Estrangulados por el hambre, la merma en todos los espacios, la injusticia y el desfalco, la trapacería “normalizada”, el cinismo de quienes acaban de reasegurar su permanencia en el poder contra toda lógica, la angurria destructiva de una revolución que nada en la opulencia de sus propios “bancos de odio”, los venezolanos vivimos tentados por nuestros demonios, tal como Foster en su fulminante día de furia. Y si a la anomalía que luce inmanejable añadimos además los estragos sufridos en filas opositoras, (los recientes eventos electorales, espejos de la desarticulación de bríos y expectativas, han dejado su guinda amarga sobre ese acumulado de decepciones) o la limitada capacidad de reacción del liderazgo para ofrecer alternativas convincentes y viables ante la tragedia, quizás cabría esperar por un repunte de la crispación.

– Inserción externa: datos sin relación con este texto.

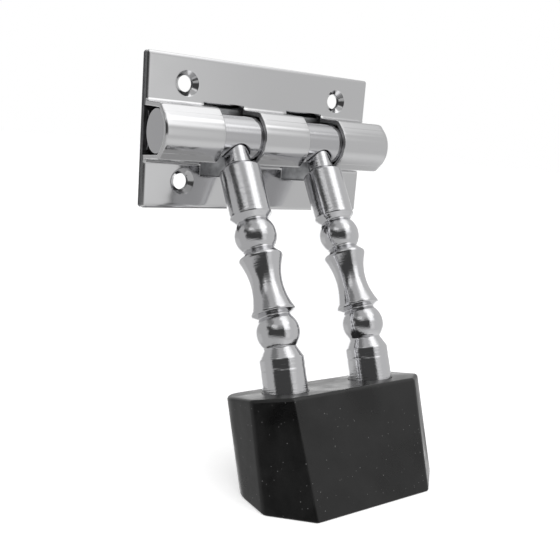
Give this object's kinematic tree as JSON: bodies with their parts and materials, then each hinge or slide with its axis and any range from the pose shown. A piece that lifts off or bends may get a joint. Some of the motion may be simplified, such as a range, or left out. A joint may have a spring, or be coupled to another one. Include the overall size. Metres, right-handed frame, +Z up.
{
  "type": "twin-leg door stop",
  "caption": "Wall plate with rolled barrels, a spindle that turns in them, turned legs and a raked rubber shoe; kicks down to hold a door, folds up out of the way.",
  "frame": {"origin": "centre of the plate's back face, level with the spindle axis and in the middle of the four screw holes", "axes": "+X along the spindle, +Y into the door, +Z up"},
  "size_m": [0.091, 0.0799, 0.1295],
  "materials": {
    "bright_nickel": "bright plated pressed steel sheet",
    "zinc_sheet": "dull zinc-plated sheet",
    "spring_steel": "tempered strip",
    "polished_chrome": "turned, polished and plated",
    "black_rubber": "moulded, satin, slightly dusty",
    "zinc_fasteners": "zinc-plated"
  },
  "bodies": {
    "bracket": {"front_plate": "bright_nickel", "back_plate": "zinc_sheet", "left_leaf_spring": "spring_steel", "right_leaf_spring": "spring_steel"},
    "swinging_stay": {"spindle": "polished_chrome", "left_leg": "polished_chrome", "right_leg": "polished_chrome", "rubber_shoe": "black_rubber", "shoe_screws": "zinc_fasteners", "shoe_washers": "zinc_fasteners"}
  },
  "joints": [
    {"name": "stay_swing", "type": "hinge", "parent": "bracket", "child": "swinging_stay", "pos_m": [0, -0.0105, 0], "axis": [-1, 0, 0], "range_deg": [-25, 148]}
  ]
}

¿Por qué? Porque sin gratificaciones al esfuerzo o compensadores visibles de la desesperación, la tolerancia se diluye y la gente tiende a ignorar los llamados a la recomposición. Así, la frustración que nunca cede arde como azogue; y la guerra de todos contra todos, el insulto fácil, la elasticidad del agravio, el reclamo de purga lanzado por los “dignos”; el mordisco de los lobos, la catarsis descaminada se vuelve dinámica común, vigoriza nuestro banco de odios… ¿O acaso no es esa la calle que hemos estado transitando?
Penosamente y si no se apela al sabio control de daños, mientras más dolor se propine menos espacio va quedando para aspirar a recomienzos virtuosos o uniones que sin objetivos concretos a la vista pueden resultar forzadas, incluso inoperantes. Habrá que abrirse paso, eso sí, en medio de un reguero de sangre y estimas rotas. Venezuela ha trasteado con un desbocamiento cuyos ecos rebotan desde cada rincón: así que no sorprende que atrapado por la toxicidad de los extremos y herido por la sensación de orfandad, el ciudadano rabioso decida cerrar los ojos y blandir machetes sin distinguir entre cabezas o ramas. O simplemente, prescindir de la conducción. Elegir el desafecto crónico. Aislarse en su antipolítica atalaya de silencio. Caer, caer en solitario, llevado por el hartazgo.
¿Será que optaremos por atascarnos en esa paradoja que Peter Wood describe como la “rabia estática como medio de acción política”? No es la misma furia exorbitante y puntual que condujo a Foster al colapso, no, sino esa sensación de indignación endémica y contaminante de la atmósfera social que, lejos de aportar dimensión humana y unicidad, nos acerca a los predios del impulso animal. Hay otro tipo de colapso allí, sin duda: uno que tampoco encontrará alivio en destruir la evidencia del fracaso.